(Reuters) – Holiday Inn-owner InterContinental Hotels <IHG.L> said on Monday it had raised 600 million pounds ($747 million) from Bank of England loans under the government’s coronavirus aid scheme as it estimated a 25% plunge in global revenue per available room in the first quarter.
IHG, which announced a $150 million in cost cuts last month, said it now had $2 billion in liquidity as it also amended its credit facility to include a waiver of existing covenants until Dec. 31, 2021.

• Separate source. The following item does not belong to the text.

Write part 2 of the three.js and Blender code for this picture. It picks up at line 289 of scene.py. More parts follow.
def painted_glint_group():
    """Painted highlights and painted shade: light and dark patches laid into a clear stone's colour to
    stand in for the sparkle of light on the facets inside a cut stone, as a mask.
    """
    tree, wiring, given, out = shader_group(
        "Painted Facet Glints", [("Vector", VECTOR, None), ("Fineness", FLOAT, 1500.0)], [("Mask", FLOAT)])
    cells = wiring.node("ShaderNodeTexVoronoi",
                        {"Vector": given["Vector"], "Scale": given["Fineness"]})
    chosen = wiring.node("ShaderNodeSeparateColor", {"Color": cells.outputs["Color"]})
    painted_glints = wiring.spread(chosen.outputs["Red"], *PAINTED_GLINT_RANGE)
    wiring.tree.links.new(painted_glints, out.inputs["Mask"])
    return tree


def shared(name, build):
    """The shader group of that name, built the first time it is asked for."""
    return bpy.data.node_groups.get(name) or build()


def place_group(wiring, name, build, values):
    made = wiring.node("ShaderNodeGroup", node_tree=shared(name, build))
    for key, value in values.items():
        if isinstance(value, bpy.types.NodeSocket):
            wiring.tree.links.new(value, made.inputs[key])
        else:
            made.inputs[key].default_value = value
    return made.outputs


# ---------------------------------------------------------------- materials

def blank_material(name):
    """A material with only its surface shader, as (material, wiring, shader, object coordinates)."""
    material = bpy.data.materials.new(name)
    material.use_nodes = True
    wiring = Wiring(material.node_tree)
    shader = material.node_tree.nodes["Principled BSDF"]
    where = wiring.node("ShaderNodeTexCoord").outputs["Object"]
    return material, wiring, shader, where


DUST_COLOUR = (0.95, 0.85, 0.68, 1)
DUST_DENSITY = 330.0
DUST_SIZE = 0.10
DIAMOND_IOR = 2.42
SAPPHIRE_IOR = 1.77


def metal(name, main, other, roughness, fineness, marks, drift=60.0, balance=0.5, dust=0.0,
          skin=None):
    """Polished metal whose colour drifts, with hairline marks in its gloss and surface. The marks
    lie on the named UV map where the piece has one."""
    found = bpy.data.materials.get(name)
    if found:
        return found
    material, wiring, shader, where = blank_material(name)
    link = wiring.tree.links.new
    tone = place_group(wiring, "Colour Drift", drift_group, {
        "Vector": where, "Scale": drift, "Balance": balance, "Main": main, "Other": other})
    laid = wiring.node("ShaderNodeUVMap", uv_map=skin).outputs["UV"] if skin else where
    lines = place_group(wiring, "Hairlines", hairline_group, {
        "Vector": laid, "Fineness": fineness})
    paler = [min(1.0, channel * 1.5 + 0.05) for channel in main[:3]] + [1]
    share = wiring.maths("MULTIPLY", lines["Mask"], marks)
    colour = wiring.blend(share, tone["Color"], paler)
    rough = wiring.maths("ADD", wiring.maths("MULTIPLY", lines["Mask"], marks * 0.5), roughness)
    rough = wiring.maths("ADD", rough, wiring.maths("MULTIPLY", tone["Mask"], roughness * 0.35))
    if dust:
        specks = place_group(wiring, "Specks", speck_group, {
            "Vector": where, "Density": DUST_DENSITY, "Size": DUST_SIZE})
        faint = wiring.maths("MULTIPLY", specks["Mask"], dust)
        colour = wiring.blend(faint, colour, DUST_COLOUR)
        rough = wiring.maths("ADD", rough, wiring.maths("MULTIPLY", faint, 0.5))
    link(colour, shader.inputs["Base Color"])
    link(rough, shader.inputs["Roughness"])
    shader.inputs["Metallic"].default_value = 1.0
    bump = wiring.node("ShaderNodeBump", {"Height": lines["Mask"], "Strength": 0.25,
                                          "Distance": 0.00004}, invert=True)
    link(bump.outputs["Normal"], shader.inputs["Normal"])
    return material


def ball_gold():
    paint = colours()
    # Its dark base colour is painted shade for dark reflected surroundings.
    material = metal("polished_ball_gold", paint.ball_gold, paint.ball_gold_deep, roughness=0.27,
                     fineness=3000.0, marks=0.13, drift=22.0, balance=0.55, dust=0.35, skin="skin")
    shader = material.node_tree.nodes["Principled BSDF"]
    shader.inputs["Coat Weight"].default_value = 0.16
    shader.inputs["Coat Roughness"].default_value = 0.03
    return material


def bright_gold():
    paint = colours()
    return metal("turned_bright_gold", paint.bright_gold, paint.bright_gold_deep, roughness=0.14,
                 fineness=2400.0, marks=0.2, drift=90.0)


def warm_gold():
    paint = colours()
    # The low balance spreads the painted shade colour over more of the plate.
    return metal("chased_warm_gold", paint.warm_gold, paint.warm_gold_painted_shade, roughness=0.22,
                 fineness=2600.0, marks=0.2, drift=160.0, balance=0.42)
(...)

Travel and leisure businesses have been among the worst hit by the coronavirus outbreak, with hundred of billions of dollars in business trips and holidays cancelled as countries impose sweeping restrictions.
The Crowne Plaza, Regent and Hualuxe operator said around half of its hotels in Europe, Middle East, Asia and Africa are shut, adding that performance in Greater China continues to steadily improve with only 12 out of 470 hotels now closed.
In the United States, where half of the company’s hotels are located, around 10% are closed.
IHG, which operates more than 5,900 hotels worldwide, with nearly 900,000 rooms across 100 countries, said occupancy levels in comparable open hotels are in the low to mid 20% range across the business.
It expects global RevPAR to fall by 55% in March, compared to the 60% fall it had forecast earlier.